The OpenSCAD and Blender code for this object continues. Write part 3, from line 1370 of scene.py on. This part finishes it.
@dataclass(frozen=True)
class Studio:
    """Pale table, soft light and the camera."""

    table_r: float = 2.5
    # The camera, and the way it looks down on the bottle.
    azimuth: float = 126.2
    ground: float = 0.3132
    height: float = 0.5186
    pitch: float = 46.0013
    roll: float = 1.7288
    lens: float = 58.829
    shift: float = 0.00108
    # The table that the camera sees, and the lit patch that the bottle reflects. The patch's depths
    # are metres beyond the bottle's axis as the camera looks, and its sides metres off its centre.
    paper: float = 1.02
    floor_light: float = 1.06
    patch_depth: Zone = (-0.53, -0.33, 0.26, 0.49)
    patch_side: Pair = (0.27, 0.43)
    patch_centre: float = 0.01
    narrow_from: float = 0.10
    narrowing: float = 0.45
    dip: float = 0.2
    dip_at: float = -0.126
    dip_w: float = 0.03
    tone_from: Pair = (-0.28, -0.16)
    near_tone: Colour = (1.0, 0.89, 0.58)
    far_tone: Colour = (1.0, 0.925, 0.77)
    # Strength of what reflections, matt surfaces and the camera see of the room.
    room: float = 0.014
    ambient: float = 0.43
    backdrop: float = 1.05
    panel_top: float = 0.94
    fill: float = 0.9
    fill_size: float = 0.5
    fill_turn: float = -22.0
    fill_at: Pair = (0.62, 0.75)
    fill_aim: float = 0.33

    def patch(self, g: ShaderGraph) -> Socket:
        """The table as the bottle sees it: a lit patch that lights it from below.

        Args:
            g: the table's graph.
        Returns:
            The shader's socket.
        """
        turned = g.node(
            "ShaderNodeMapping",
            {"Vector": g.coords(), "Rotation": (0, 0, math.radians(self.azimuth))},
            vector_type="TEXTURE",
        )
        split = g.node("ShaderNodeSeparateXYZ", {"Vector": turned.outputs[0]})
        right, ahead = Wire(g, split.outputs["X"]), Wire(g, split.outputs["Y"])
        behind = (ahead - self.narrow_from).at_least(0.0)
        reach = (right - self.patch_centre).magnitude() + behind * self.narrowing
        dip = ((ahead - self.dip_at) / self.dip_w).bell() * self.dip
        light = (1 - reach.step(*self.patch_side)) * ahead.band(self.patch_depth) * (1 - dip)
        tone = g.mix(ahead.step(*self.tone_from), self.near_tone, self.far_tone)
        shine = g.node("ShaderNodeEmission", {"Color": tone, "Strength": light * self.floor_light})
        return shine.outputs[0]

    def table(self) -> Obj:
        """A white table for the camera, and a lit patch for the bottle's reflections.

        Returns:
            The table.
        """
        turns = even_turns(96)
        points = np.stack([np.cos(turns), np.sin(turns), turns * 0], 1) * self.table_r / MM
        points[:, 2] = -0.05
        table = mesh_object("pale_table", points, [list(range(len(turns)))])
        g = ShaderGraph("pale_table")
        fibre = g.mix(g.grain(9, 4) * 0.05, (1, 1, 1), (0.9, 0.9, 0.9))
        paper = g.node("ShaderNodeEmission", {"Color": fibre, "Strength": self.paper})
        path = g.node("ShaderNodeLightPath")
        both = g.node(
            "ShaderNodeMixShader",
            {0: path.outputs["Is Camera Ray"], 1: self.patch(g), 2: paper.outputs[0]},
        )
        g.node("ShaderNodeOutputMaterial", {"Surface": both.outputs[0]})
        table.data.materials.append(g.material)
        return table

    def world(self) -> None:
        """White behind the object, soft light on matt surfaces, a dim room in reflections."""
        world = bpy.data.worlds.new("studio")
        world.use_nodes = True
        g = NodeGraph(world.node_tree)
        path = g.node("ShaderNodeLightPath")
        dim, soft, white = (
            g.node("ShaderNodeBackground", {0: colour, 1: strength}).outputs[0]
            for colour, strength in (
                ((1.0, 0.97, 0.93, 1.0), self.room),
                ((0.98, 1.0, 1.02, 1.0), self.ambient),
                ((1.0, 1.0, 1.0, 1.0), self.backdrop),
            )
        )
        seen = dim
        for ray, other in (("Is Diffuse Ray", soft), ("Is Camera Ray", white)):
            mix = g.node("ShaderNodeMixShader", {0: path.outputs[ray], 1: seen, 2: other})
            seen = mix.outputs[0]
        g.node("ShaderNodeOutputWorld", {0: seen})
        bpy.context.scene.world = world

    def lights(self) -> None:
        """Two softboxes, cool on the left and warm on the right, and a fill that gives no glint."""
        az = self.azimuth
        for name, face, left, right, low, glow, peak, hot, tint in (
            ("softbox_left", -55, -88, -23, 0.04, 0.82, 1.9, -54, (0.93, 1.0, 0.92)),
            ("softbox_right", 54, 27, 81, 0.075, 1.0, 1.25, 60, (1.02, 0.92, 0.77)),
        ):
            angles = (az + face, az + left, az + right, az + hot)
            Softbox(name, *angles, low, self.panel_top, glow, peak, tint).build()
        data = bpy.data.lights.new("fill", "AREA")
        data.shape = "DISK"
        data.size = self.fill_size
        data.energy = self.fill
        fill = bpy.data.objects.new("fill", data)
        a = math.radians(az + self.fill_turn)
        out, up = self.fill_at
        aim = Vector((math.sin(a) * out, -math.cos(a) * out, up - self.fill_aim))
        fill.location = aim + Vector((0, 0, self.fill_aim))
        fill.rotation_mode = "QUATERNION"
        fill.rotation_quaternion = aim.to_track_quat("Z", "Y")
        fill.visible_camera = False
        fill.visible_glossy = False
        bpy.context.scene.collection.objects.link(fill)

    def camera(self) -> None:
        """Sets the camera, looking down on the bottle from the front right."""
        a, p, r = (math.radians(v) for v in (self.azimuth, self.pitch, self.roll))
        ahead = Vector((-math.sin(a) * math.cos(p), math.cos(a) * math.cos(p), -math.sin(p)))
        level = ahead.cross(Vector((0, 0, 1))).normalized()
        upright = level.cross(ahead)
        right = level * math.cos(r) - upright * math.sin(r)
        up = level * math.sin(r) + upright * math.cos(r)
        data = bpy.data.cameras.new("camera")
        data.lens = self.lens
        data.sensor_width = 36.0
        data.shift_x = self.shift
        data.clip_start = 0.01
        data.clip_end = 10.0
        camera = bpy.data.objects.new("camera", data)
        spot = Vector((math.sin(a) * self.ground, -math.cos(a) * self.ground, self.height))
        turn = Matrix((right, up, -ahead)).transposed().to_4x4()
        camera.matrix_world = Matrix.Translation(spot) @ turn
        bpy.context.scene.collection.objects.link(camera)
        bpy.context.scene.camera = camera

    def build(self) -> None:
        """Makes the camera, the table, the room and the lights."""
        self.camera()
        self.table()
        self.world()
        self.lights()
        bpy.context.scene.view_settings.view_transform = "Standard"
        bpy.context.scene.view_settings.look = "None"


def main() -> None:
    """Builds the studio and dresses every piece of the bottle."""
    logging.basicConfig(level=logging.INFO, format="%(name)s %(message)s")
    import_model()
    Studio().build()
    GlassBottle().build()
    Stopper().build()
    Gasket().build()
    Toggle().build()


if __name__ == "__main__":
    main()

What you need to do - Please reproduce the entire listing, exactly as shown.

Answer in full -
The OpenSCAD and Blender code for this object continues. Write part 3, from line 1370 of scene.py on. This part finishes it.
@dataclass(frozen=True)
class Studio:
    """Pale table, soft light and the camera."""

    table_r: float = 2.5
    # The camera, and the way it looks down on the bottle.
    azimuth: float = 126.2
    ground: float = 0.3132
    height: float = 0.5186
    pitch: float = 46.0013
    roll: float = 1.7288
    lens: float = 58.829
    shift: float = 0.00108
    # The table that the camera sees, and the lit patch that the bottle reflects. The patch's depths
    # are metres beyond the bottle's axis as the camera looks, and its sides metres off its centre.
    paper: float = 1.02
    floor_light: float = 1.06
    patch_depth: Zone = (-0.53, -0.33, 0.26, 0.49)
    patch_side: Pair = (0.27, 0.43)
    patch_centre: float = 0.01
    narrow_from: float = 0.10
    narrowing: float = 0.45
    dip: float = 0.2
    dip_at: float = -0.126
    dip_w: float = 0.03
    tone_from: Pair = (-0.28, -0.16)
    near_tone: Colour = (1.0, 0.89, 0.58)
    far_tone: Colour = (1.0, 0.925, 0.77)
    # Strength of what reflections, matt surfaces and the camera see of the room.
    room: float = 0.014
    ambient: float = 0.43
    backdrop: float = 1.05
    panel_top: float = 0.94
    fill: float = 0.9
    fill_size: float = 0.5
    fill_turn: float = -22.0
    fill_at: Pair = (0.62, 0.75)
    fill_aim: float = 0.33

    def patch(self, g: ShaderGraph) -> Socket:
        """The table as the bottle sees it: a lit patch that lights it from below.

        Args:
            g: the table's graph.
        Returns:
            The shader's socket.
        """
        turned = g.node(
            "ShaderNodeMapping",
            {"Vector": g.coords(), "Rotation": (0, 0, math.radians(self.azimuth))},
            vector_type="TEXTURE",
        )
        split = g.node("ShaderNodeSeparateXYZ", {"Vector": turned.outputs[0]})
        right, ahead = Wire(g, split.outputs["X"]), Wire(g, split.outputs["Y"])
        behind = (ahead - self.narrow_from).at_least(0.0)
        reach = (right - self.patch_centre).magnitude() + behind * self.narrowing
        dip = ((ahead - self.dip_at) / self.dip_w).bell() * self.dip
        light = (1 - reach.step(*self.patch_side)) * ahead.band(self.patch_depth) * (1 - dip)
        tone = g.mix(ahead.step(*self.tone_from), self.near_tone, self.far_tone)
        shine = g.node("ShaderNodeEmission", {"Color": tone, "Strength": light * self.floor_light})
        return shine.outputs[0]

    def table(self) -> Obj:
        """A white table for the camera, and a lit patch for the bottle's reflections.

        Returns:
            The table.
        """
        turns = even_turns(96)
        points = np.stack([np.cos(turns), np.sin(turns), turns * 0], 1) * self.table_r / MM
        points[:, 2] = -0.05
        table = mesh_object("pale_table", points, [list(range(len(turns)))])
        g = ShaderGraph("pale_table")
        fibre = g.mix(g.grain(9, 4) * 0.05, (1, 1, 1), (0.9, 0.9, 0.9))
        paper = g.node("ShaderNodeEmission", {"Color": fibre, "Strength": self.paper})
        path = g.node("ShaderNodeLightPath")
        both = g.node(
            "ShaderNodeMixShader",
            {0: path.outputs["Is Camera Ray"], 1: self.patch(g), 2: paper.outputs[0]},
        )
        g.node("ShaderNodeOutputMaterial", {"Surface": both.outputs[0]})
        table.data.materials.append(g.material)
        return table

    def world(self) -> None:
        """White behind the object, soft light on matt surfaces, a dim room in reflections."""
        world = bpy.data.worlds.new("studio")
        world.use_nodes = True
        g = NodeGraph(world.node_tree)
        path = g.node("ShaderNodeLightPath")
        dim, soft, white = (
            g.node("ShaderNodeBackground", {0: colour, 1: strength}).outputs[0]
            for colour, strength in (
                ((1.0, 0.97, 0.93, 1.0), self.room),
                ((0.98, 1.0, 1.02, 1.0), self.ambient),
                ((1.0, 1.0, 1.0, 1.0), self.backdrop),
            )
        )
        seen = dim
        for ray, other in (("Is Diffuse Ray", soft), ("Is Camera Ray", white)):
            mix = g.node("ShaderNodeMixShader", {0: path.outputs[ray], 1: seen, 2: other})
            seen = mix.outputs[0]
        g.node("ShaderNodeOutputWorld", {0: seen})
        bpy.context.scene.world = world

    def lights(self) -> None:
        """Two softboxes, cool on the left and warm on the right, and a fill that gives no glint."""
        az = self.azimuth
        for name, face, left, right, low, glow, peak, hot, tint in (
            ("softbox_left", -55, -88, -23, 0.04, 0.82, 1.9, -54, (0.93, 1.0, 0.92)),
            ("softbox_right", 54, 27, 81, 0.075, 1.0, 1.25, 60, (1.02, 0.92, 0.77)),
        ):
            angles = (az + face, az + left, az + right, az + hot)
            Softbox(name, *angles, low, self.panel_top, glow, peak, tint).build()
        data = bpy.data.lights.new("fill", "AREA")
        data.shape = "DISK"
        data.size = self.fill_size
        data.energy = self.fill
        fill = bpy.data.objects.new("fill", data)
        a = math.radians(az + self.fill_turn)
        out, up = self.fill_at
        aim = Vector((math.sin(a) * out, -math.cos(a) * out, up - self.fill_aim))
        fill.location = aim + Vector((0, 0, self.fill_aim))
        fill.rotation_mode = "QUATERNION"
        fill.rotation_quaternion = aim.to_track_quat("Z", "Y")
        fill.visible_camera = False
        fill.visible_glossy = False
        bpy.context.scene.collection.objects.link(fill)

    def camera(self) -> None:
        """Sets the camera, looking down on the bottle from the front right."""
        a, p, r = (math.radians(v) for v in (self.azimuth, self.pitch, self.roll))
        ahead = Vector((-math.sin(a) * math.cos(p), math.cos(a) * math.cos(p), -math.sin(p)))
        level = ahead.cross(Vector((0, 0, 1))).normalized()
        upright = level.cross(ahead)
        right = level * math.cos(r) - upright * math.sin(r)
        up = level * math.sin(r) + upright * math.cos(r)
        data = bpy.data.cameras.new("camera")
        data.lens = self.lens
        data.sensor_width = 36.0
        data.shift_x = self.shift
        data.clip_start = 0.01
        data.clip_end = 10.0
        camera = bpy.data.objects.new("camera", data)
        spot = Vector((math.sin(a) * self.ground, -math.cos(a) * self.ground, self.height))
        turn = Matrix((right, up, -ahead)).transposed().to_4x4()
        camera.matrix_world = Matrix.Translation(spot) @ turn
        bpy.context.scene.collection.objects.link(camera)
        bpy.context.scene.camera = camera

    def build(self) -> None:
        """Makes the camera, the table, the room and the lights."""
        self.camera()
        self.table()
        self.world()
        self.lights()
        bpy.context.scene.view_settings.view_transform = "Standard"
        bpy.context.scene.view_settings.look = "None"


def main() -> None:
    """Builds the studio and dresses every piece of the bottle."""
    logging.basicConfig(level=logging.INFO, format="%(name)s %(message)s")
    import_model()
    Studio().build()
    GlassBottle().build()
    Stopper().build()
    Gasket().build()
    Toggle().build()


if __name__ == "__main__":
    main()